Glomerular filtration rate depends on multiple factors, particularly the renal blood flow. The pressure difference across the renal vasculature i.e the difference in pressure between the renal arterioles and venules is directly proportional to the GFR. Any decrease in renal blood flow, injury to the renal tubules or obstruction to the urinary tract outflow can cause decreased urinary output.

Differentiating Acute renal failure from other Diseases

Various parameters like fractional sodium excretion, urinary sodium concentration, urine osmolality and U/P creatinine ratio have been used to diagnose acute renal failure. The fractional sodium excretion is identifies as the most effective non-invasive test in formulating the differential diagnosis of acute renal failure [3].
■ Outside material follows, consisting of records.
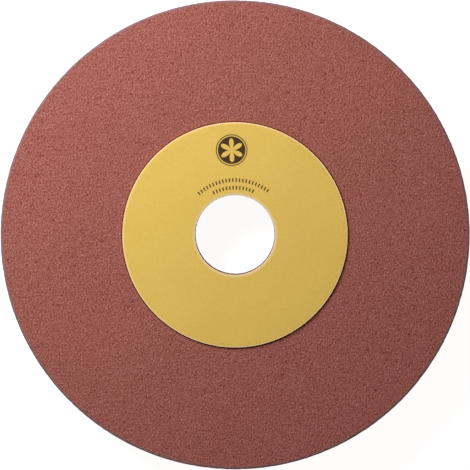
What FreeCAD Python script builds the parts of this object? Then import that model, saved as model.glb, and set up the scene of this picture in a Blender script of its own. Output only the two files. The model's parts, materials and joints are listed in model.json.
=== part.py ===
import FreeCAD, Part
import math
import os

# A straight grinding wheel: a ring of bonded abrasive with a plain bore, and a
# card blotter glued to each face, on which the clamping flanges bear.
# Lengths are in millimetres. +Z runs along the bore, out of the front face.
# The wheel lies on its rear blotter, whose outer face is the plane z = 0, and
# the bore's axis passes through the origin.

# Abrasive ring
wheel_diameter = 300.0
wheel_thickness = 32.0
bore_diameter = 50.8
rim_chamfer = 0.6  # the broken corner round each edge of the rim
bore_chamfer = 0.5  # the broken corner at each mouth of the bore

# Card blotters, both punched with one tool
blotter_diameter = 144.0
blotter_thickness = 1.0
blotter_hole_clearance = 0.3  # radial, so that the card stays clear of the spindle
blotter_edge_radius = 0.3  # the cut edges, rolled over on the outer side

# Planes that the pieces share
rear_face_z = blotter_thickness
front_face_z = rear_face_z + wheel_thickness

SPINDLE_AXIS = FreeCAD.Vector(0, 0, 1)
ORIGIN = FreeCAD.Vector(0, 0, 0)


def section_point(radius, z):
    """A point of a half section, which is drawn in the XZ plane."""
    return FreeCAD.Vector(radius, 0, z)


def straight(start, end):
    return Part.LineSegment(start, end).toShape()


def turned(edges):
    """The solid that a closed half section sweeps in one turn round the bore's axis."""
    section = Part.Face(Part.Wire(edges))
    solid = section.revolve(ORIGIN, SPINDLE_AXIS, 360)
    if solid.Volume < 0:
        solid.reverse()
    return solid


def make_abrasive_wheel():
    """The pressed and fired ring, with flat sides, a true rim and its corners broken."""
    bore = bore_diameter / 2
    rim = wheel_diameter / 2
    corners = [
        section_point(bore, rear_face_z + bore_chamfer),
        section_point(bore + bore_chamfer, rear_face_z),
        section_point(rim - rim_chamfer, rear_face_z),
        section_point(rim, rear_face_z + rim_chamfer),
        section_point(rim, front_face_z - rim_chamfer),
        section_point(rim - rim_chamfer, front_face_z),
        section_point(bore + bore_chamfer, front_face_z),
        section_point(bore, front_face_z - bore_chamfer),
    ]
    following = corners[1:] + corners[:1]
    return turned([straight(a, b) for a, b in zip(corners, following)])


def make_blotter(seat_z, outward):
    """A card washer glued down at seat_z. outward is +1 on the front face and -1 on the rear."""
    hole = bore_diameter / 2 + blotter_hole_clearance
    rim = blotter_diameter / 2
    roll = min(blotter_edge_radius, 0.45 * blotter_thickness)
    face_z = seat_z + outward * blotter_thickness
    shoulder_z = face_z - outward * roll
    short_leg = roll * (1 - math.cos(math.radians(45)))
    mid_z = face_z - outward * short_leg

    hole_seat = section_point(hole, seat_z)
    hole_shoulder = section_point(hole, shoulder_z)
    hole_arc_mid = section_point(hole + short_leg, mid_z)
    hole_face = section_point(hole + roll, face_z)
    rim_face = section_point(rim - roll, face_z)
    rim_arc_mid = section_point(rim - short_leg, mid_z)
    rim_shoulder = section_point(rim, shoulder_z)
    rim_seat = section_point(rim, seat_z)
    return turned(
        [
            straight(hole_seat, hole_shoulder),
            Part.Arc(hole_shoulder, hole_arc_mid, hole_face).toShape(),
            straight(hole_face, rim_face),
            Part.Arc(rim_face, rim_arc_mid, rim_shoulder).toShape(),
            straight(rim_shoulder, rim_seat),
            straight(rim_seat, hole_seat),
        ]
    )


def main():
    pieces = {
        "abrasive_wheel": make_abrasive_wheel(),
        "front_blotter": make_blotter(front_face_z, +1),
        "rear_blotter": make_blotter(rear_face_z, -1),
    }
    os.makedirs("parts", exist_ok=True)
    for node, solid in pieces.items():
        solid.exportStep(f"parts/{node}.step")
        print(f"{node}: {solid.Volume / 1000:.1f} cm3, valid {solid.isValid()}")


main()
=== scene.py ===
import json
import math
import random

import bpy
import numpy as np
from mathutils import Matrix, Vector, noise


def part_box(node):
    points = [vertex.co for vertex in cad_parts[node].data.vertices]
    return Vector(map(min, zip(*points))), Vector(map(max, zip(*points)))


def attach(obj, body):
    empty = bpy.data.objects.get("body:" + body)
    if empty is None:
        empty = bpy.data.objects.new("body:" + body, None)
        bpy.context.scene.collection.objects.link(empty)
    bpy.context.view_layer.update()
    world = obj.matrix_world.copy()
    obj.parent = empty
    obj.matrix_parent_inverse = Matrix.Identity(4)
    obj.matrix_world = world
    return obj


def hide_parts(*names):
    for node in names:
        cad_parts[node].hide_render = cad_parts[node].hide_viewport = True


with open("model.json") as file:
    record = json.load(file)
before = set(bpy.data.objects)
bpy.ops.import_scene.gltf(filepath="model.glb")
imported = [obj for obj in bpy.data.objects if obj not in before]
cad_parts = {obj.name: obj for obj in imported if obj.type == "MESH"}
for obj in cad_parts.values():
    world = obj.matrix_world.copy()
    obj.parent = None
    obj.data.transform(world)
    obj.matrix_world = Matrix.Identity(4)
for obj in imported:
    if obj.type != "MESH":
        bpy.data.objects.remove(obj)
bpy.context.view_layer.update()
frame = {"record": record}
print("frame loaded")

# A straight grinding wheel lying on its rear face: a fired ring of red-brown abrasive, a gold
# card on the front and a plain card behind. Lengths in this file are in millimetres.
mm = 0.001  # Blender's unit is the metre
turn = 2 * math.pi


class Socket:  # one output of a node, on which sums are written as Python expressions
    def __init__(self, finish, output):
        self.finish = finish
        self.output = output

    def pick(self, name):  # another output of the same node
        return Socket(self.finish, self.output.node.outputs[name])

    def __add__(self, other):
        return self.finish.maths("ADD", self, other)

    def __radd__(self, other):
        return self.finish.maths("ADD", other, self)

    def __sub__(self, other):
        return self.finish.maths("SUBTRACT", self, other)

    def __rsub__(self, other):
        return self.finish.maths("SUBTRACT", other, self)

    def __mul__(self, other):
        return self.finish.maths("MULTIPLY", self, other)

    def __rmul__(self, other):
        return self.finish.maths("MULTIPLY", other, self)

    def __pow__(self, other):
        return self.finish.maths("POWER", self, other)

    def __abs__(self):
        return self.finish.maths("ABSOLUTE", self)


class Finish:  # a material and the nodes that make it
    def __init__(self, name):
        self.material = bpy.data.materials.new(name)
        self.material.use_nodes = True
        self.tree = self.material.node_tree
        self.tree.nodes.clear()

    def add(self, kind, settings=None, inputs=None):
        node = self.tree.nodes.new(kind)
        for name, value in (settings or {}).items():
            if name == "stops":
                self.setStops(node.color_ramp, value)
            else:
                setattr(node, name, value)
        named = {s.name: s for s in node.inputs if s.enabled}
        for name, value in (inputs or {}).items():
            socket = node.inputs[name] if isinstance(name, int) else named[name]
            if isinstance(value, Socket):
                self.tree.links.new(value.output, socket)
            else:
                socket.default_value = value
        outputs = [s for s in node.outputs if s.enabled]
        return Socket(self, outputs[0]) if outputs else None

    def setStops(self, ramp, stops):
        while len(ramp.elements) < len(stops):
            ramp.elements.new(1.0)
        for element, (position, colour) in zip(ramp.elements, stops):
            element.position = position
            element.color = colour

    def place(self):  # where a point lies on the object, in millimetres
        where = self.add("ShaderNodeTexCoord").pick("Object")
        return self.vector("SCALE", {"Vector": where, "Scale": 1 / mm})

    def maths(self, operation, *values):
        return self.add("ShaderNodeMath", {"operation": operation}, dict(enumerate(values)))

    def vector(self, operation, inputs):
        return self.add("ShaderNodeVectorMath", {"operation": operation}, inputs)

    def split(self, vector):
        parts = self.add("ShaderNodeSeparateXYZ", {}, {"Vector": vector})
        return parts.pick("X"), parts.pick("Y"), parts.pick("Z")

    def noise(self, place, size, detail=0.0, roughness=0.5):  # size is that of one blob
        values = {"Vector": place, "Scale": 1 / size, "Detail": detail, "Roughness": roughness}
        return self.add("ShaderNodeTexNoise", {}, values)

    def cells(self, place, size):  # how far off the nearest cell's point is, in cell sizes
        return self.add("ShaderNodeTexVoronoi", {}, {"Vector": place, "Scale": 1 / size})

    def ease(self, value, start, end):  # 0 up to start and 1 from end on
        values = {"Value": value, "From Min": start, "From Max": end}
        return self.add("ShaderNodeMapRange", {"interpolation_type": "SMOOTHSTEP"}, values)

    def band(self, value, start, end, soft):  # 1 between start and end
        rise = self.ease(value, start - soft, start + soft)
        fall = self.ease(value, end - soft, end + soft)
        return rise * (1 - fall)

    def mix(self, share, first, second):
        values = {"Factor": share, "A": first, "B": second}
        return self.add("ShaderNodeMix", {"data_type": "RGBA"}, values)

    def bump(self, height, depth, strength=1.0):
        values = {"Height": height, "Distance": depth * mm, "Strength": strength}
        return self.add("ShaderNodeBump", {}, values)

    def surface(self, values):
        shader = self.add("ShaderNodeBsdfPrincipled", {}, values)
        self.add("ShaderNodeOutputMaterial", {}, {"Surface": shader})
        return self.material


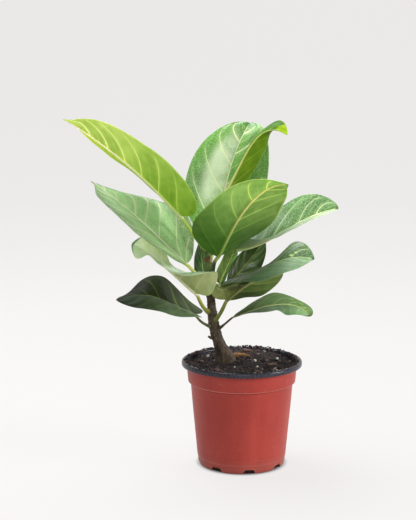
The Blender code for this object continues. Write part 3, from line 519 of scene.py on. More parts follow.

Epidemiology and Demographics

Acute kidney injury is common among hospitalized patients. It affects some 3-7% of patients admitted to the hospital and approximately 25-30% of patients in the intensive care unit [4].

Risk Factors

Acute renal failure always occurs in connection with some other medical condition or event. Being hospitalized with a serious condition requiring intensive care is the biggest risk factor. The risk factors for acute renal failure is divided into three major categories, namely pre-renal factors, renal factors and post-renal factors.

Diagnosis

History and Symptoms

When a patient presents with uremic symptoms, first step is to differentiate an acute from a chronic process. A recent rise in serum creatinine levels indicate an acute pathology of renal failure, whereas chronically elevated creatinine levels are seen in chronic renal failure. However, chronic renal insufficiency is also associated with osteopathy, neuropathy and small, scarred kidneys.

Laboratory Findings

Renal failure is generally diagnosed either when creatinine or blood urea nitrogen tests are markedly elevated in an ill patient, especially when oliguria is present. Previous measurements of renal function may offer comparison, which is especially important if a patient is known to have chronic renal failure as well. If the cause is not apparent, a large amount of blood tests and examination of a urine specimen is typically performed to elucidate the cause of acute renal failure.

Ultrasound

Medical ultrasonography of the renal tract is essential to rule out obstruction of the urinary tract.

Other Diagnostic Studies

Kidney biopsy may be performed in the setting of acute renal failure, to provide a definitive diagnosis and sometimes an idea of the prognosis, unless the cause is clear and appropriate screening investigations are reassuringly negative.

Treatment

Surgery

If the cause of the acute renal failure is obstruction of the urinary tract, relief of the obstruction (with a nephrostomy or urinary catheter) may be necessary. Lack of improvement with fluid resuscitation, therapy-resistant hyperkalemia, metabolic acidosis, or fluid overload may necessitate artificial support in the form of dialysis or hemofiltration. Depending on the cause, a proportion of patients will never regain full renal function, thus having end stage renal failure requiring lifelong dialysis or a kidney transplant.

References

  1. Bywaters EG, Beall D (1941). "Crush injuries with impairment of renal function.". Br Med J (1): 427–32. PMID 9527411. 
  2. Schrier RW, Wang W, Poole B, Mitra A (2004). "Acute renal failure: definitions, diagnosis, pathogenesis, and therapy". J. Clin. Invest. 114 (1): 5–14. PMC 437979Freely accessible. PMID 15232604. doi:10.1172/JCI22353. 
  3. Espinel CH, Gregory AW (1980). "Differential diagnosis of acute renal failure". Clinical Nephrology. 13 (2): 73–7. PMID 7363517. 
  4. Brenner and Rector's The Kidney. Philadelphia: Saunders. 2007. ISBN 1-4160-3110-3.